--- start of Source material ---
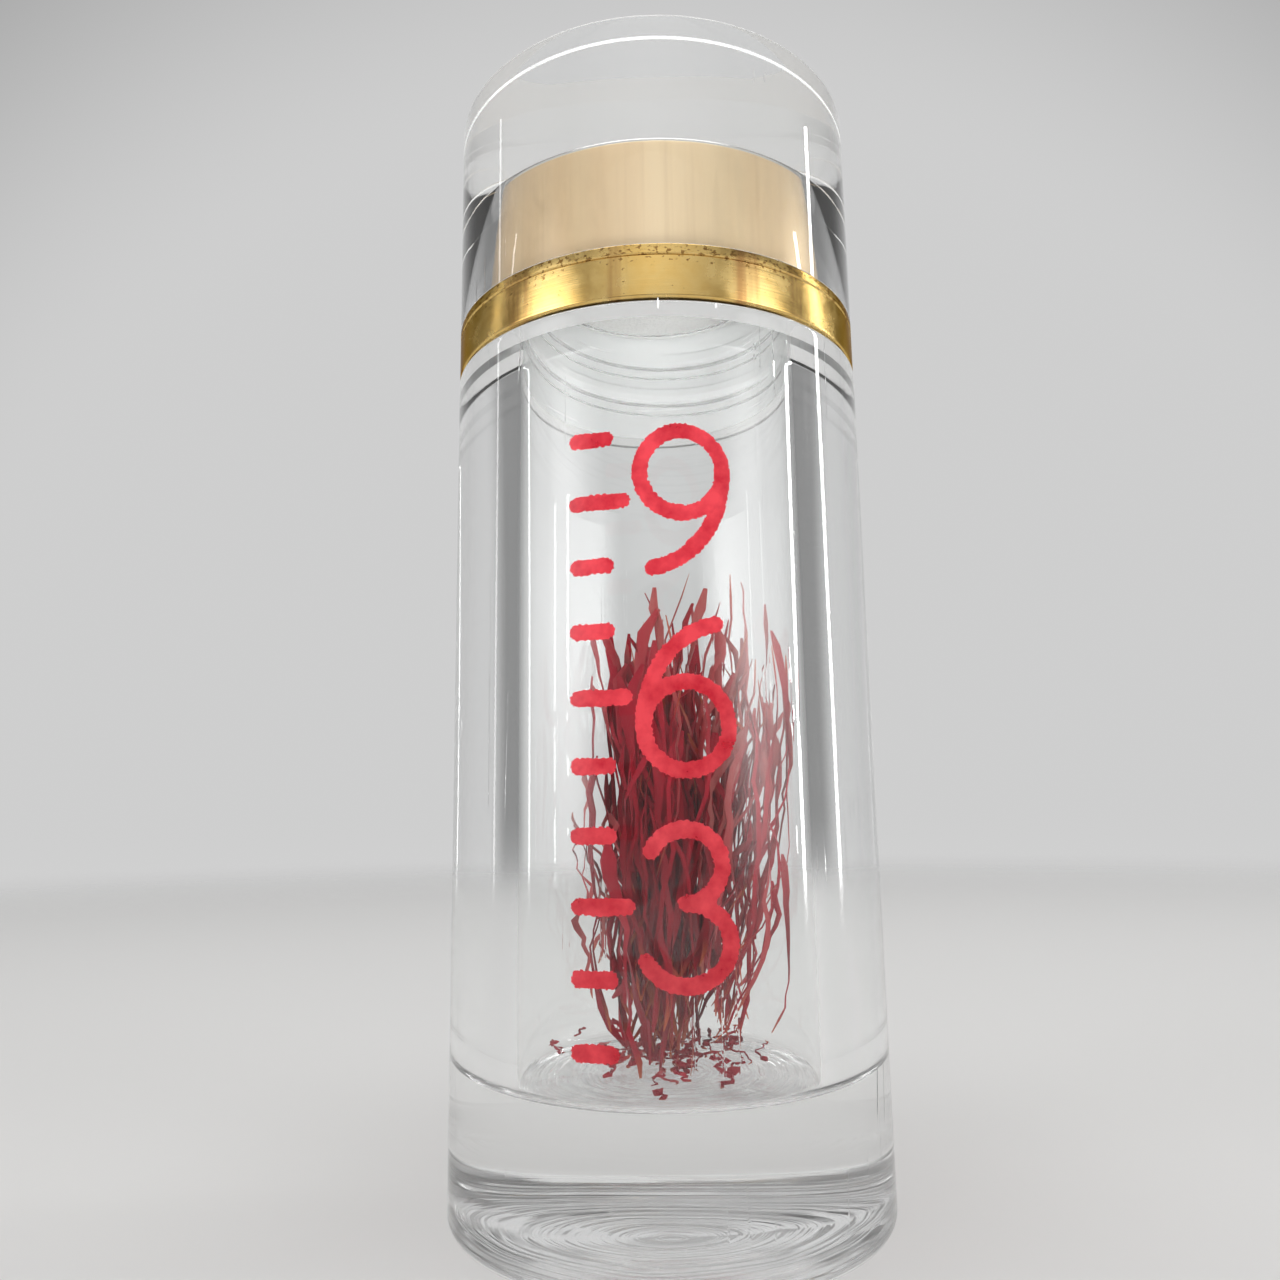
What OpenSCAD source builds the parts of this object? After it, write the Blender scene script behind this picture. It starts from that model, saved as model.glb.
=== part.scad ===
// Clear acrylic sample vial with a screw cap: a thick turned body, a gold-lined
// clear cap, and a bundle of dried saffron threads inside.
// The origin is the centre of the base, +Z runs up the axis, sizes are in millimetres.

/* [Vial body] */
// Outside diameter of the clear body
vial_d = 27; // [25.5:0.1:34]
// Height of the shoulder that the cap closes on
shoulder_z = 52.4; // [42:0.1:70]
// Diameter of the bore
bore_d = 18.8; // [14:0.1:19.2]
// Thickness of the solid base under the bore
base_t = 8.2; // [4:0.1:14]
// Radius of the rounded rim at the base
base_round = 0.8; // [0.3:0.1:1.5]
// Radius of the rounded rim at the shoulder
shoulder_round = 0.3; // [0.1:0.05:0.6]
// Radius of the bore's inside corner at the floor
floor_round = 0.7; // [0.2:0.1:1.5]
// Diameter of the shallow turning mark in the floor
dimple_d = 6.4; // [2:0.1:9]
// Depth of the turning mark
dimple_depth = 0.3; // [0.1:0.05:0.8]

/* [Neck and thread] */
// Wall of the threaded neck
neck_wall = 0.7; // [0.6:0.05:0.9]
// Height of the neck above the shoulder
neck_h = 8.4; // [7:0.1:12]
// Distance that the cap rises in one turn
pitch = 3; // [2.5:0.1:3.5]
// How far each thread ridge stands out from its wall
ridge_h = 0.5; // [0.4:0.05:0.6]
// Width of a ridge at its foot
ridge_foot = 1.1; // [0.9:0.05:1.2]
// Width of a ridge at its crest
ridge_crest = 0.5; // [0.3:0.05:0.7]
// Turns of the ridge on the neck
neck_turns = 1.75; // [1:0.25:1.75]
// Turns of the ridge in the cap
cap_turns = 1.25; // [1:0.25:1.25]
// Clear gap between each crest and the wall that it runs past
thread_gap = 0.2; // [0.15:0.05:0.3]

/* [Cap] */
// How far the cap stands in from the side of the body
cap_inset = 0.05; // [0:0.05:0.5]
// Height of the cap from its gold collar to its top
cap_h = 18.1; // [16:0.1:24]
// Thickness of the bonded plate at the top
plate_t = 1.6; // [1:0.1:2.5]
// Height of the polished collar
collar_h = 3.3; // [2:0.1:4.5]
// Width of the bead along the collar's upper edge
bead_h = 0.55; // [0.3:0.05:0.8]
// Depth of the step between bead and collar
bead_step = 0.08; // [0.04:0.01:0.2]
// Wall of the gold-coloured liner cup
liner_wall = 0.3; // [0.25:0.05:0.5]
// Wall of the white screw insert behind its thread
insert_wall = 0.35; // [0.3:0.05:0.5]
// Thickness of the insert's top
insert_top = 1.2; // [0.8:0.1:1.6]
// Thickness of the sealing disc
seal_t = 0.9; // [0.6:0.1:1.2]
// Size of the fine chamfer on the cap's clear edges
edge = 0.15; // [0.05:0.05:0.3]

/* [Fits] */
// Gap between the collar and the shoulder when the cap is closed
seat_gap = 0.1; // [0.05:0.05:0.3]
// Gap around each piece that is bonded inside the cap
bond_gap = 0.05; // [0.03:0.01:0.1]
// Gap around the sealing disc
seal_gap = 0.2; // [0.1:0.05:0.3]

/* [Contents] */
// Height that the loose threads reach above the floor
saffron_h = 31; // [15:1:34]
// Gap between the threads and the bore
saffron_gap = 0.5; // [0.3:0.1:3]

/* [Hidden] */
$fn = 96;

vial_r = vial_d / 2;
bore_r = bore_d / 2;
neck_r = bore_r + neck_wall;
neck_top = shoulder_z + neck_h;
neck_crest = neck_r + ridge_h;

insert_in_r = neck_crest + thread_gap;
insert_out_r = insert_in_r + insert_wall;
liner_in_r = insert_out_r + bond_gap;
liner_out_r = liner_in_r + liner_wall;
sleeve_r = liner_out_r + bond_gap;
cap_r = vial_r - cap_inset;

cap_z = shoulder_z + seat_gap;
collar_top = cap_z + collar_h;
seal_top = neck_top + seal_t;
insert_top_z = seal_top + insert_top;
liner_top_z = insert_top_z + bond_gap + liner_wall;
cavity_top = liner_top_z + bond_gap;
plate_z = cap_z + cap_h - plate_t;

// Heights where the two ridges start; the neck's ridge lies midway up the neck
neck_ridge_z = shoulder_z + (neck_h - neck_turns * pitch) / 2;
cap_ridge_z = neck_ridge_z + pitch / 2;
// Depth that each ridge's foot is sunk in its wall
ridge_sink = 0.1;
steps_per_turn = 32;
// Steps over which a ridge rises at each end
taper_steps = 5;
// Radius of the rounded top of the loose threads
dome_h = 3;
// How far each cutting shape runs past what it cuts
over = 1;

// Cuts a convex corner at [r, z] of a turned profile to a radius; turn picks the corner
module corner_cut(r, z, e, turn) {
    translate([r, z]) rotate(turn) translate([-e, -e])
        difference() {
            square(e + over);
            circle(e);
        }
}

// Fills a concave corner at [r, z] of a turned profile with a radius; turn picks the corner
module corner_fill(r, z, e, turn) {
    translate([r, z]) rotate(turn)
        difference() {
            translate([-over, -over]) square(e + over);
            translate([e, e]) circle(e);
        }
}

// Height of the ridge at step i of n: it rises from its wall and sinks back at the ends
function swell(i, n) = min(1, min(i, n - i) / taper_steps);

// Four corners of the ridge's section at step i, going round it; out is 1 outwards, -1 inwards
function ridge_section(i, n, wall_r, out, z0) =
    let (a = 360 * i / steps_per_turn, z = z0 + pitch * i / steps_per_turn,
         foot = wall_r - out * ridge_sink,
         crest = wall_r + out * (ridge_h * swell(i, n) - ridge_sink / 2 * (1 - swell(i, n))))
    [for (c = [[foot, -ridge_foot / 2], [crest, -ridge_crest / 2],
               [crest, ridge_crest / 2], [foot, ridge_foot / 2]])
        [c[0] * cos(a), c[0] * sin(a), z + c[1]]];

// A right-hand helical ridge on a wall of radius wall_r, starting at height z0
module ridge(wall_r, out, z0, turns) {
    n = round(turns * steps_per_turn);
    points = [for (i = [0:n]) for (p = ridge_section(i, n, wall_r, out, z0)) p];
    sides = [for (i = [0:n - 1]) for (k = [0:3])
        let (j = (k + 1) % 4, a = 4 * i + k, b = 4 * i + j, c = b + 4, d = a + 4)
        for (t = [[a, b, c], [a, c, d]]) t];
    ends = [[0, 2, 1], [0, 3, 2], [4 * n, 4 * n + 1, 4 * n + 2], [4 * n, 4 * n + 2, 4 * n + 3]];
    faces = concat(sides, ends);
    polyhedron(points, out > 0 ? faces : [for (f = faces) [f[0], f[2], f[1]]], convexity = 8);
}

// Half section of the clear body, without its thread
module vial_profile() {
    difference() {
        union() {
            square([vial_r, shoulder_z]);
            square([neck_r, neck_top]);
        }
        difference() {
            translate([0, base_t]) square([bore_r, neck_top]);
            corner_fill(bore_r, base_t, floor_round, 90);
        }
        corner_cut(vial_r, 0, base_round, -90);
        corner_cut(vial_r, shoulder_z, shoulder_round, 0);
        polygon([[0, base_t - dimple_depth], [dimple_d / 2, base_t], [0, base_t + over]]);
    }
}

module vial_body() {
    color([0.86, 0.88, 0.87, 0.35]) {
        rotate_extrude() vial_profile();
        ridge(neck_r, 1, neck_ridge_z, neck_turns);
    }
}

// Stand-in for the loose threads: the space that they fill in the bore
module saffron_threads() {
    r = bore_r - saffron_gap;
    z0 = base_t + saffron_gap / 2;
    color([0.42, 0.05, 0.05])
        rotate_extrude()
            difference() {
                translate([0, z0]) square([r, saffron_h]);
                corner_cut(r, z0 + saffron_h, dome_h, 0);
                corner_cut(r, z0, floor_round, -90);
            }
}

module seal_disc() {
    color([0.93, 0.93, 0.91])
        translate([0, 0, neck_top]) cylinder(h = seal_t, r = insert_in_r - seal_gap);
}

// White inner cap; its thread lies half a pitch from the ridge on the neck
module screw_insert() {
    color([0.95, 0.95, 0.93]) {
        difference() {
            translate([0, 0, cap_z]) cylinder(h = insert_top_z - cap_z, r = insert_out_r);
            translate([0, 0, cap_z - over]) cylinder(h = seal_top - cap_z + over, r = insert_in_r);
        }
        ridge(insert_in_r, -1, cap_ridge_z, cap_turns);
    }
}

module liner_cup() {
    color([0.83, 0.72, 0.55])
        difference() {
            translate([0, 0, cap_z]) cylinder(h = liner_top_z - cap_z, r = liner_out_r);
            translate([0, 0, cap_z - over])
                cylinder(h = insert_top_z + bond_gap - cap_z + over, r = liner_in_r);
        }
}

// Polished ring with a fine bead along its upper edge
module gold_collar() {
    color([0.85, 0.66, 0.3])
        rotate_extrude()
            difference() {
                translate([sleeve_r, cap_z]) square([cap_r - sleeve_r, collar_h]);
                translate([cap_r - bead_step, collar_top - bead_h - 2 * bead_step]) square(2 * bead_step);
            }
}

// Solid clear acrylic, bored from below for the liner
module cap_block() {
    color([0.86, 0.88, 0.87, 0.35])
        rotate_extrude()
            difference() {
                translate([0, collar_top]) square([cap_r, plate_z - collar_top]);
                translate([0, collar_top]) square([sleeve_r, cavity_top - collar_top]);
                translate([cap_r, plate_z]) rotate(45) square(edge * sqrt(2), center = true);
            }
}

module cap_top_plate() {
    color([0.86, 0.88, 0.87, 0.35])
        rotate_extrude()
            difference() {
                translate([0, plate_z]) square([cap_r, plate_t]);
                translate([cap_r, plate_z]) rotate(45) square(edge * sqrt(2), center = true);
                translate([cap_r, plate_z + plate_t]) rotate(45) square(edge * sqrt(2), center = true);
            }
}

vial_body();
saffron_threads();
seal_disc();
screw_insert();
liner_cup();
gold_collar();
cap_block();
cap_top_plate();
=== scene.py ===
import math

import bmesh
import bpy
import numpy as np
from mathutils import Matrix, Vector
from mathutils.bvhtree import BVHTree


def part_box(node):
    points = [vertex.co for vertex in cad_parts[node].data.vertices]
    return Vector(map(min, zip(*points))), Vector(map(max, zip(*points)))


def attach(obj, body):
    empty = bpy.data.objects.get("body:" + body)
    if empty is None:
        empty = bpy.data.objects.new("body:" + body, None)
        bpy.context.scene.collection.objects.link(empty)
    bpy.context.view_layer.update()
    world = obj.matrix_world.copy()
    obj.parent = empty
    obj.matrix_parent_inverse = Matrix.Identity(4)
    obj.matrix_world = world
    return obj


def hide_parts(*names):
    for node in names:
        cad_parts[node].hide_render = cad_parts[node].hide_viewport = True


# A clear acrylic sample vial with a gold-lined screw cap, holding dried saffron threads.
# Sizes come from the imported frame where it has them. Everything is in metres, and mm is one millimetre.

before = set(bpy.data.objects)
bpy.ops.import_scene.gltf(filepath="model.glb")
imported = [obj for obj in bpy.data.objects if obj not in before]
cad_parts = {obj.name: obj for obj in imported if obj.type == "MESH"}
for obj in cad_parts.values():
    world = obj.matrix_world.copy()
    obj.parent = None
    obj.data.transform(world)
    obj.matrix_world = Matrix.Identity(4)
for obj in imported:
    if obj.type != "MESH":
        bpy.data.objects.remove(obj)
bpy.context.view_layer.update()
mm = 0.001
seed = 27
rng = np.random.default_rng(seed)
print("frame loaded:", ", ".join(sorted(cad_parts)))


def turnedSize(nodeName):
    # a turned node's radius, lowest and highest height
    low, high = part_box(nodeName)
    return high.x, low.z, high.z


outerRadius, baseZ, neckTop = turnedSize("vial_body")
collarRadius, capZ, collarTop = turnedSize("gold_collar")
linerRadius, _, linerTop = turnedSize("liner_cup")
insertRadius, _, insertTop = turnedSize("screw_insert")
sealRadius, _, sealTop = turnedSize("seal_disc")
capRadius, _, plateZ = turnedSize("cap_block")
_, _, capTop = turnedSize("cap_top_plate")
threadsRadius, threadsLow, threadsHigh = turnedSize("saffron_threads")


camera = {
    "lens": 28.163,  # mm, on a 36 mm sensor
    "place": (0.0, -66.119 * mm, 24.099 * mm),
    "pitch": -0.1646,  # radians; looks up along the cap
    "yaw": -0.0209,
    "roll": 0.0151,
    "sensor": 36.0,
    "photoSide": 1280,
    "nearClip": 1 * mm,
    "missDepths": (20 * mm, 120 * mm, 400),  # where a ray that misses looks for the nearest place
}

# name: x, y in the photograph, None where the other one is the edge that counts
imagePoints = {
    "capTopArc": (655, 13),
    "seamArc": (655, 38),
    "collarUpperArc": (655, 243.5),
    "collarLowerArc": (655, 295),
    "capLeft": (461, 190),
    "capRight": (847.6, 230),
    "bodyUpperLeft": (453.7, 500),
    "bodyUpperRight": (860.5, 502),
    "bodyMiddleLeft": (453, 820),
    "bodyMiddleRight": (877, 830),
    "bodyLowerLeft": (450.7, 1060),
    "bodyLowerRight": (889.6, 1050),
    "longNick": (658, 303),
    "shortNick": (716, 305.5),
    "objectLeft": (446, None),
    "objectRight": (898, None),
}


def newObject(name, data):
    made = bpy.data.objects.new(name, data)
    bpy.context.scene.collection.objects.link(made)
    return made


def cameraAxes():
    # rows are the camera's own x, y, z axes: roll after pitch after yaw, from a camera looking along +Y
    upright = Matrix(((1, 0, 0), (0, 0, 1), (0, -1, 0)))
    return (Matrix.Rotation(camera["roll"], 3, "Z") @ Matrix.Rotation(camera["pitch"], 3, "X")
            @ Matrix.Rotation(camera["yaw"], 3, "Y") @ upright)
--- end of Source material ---
■ Problem: Repeat the span of lines that opens with the line holding "vial_body();" and closes with the line holding "for node in", exactly as it stands.

■ Full answer:
vial_body();
saffron_threads();
seal_disc();
screw_insert();
liner_cup();
gold_collar();
cap_block();
cap_top_plate();
=== scene.py ===
import math

import bmesh
import bpy
import numpy as np
from mathutils import Matrix, Vector
from mathutils.bvhtree import BVHTree


def part_box(node):
    points = [vertex.co for vertex in cad_parts[node].data.vertices]
    return Vector(map(min, zip(*points))), Vector(map(max, zip(*points)))


def attach(obj, body):
    empty = bpy.data.objects.get("body:" + body)
    if empty is None:
        empty = bpy.data.objects.new("body:" + body, None)
        bpy.context.scene.collection.objects.link(empty)
    bpy.context.view_layer.update()
    world = obj.matrix_world.copy()
    obj.parent = empty
    obj.matrix_parent_inverse = Matrix.Identity(4)
    obj.matrix_world = world
    return obj


def hide_parts(*names):
    for node in names:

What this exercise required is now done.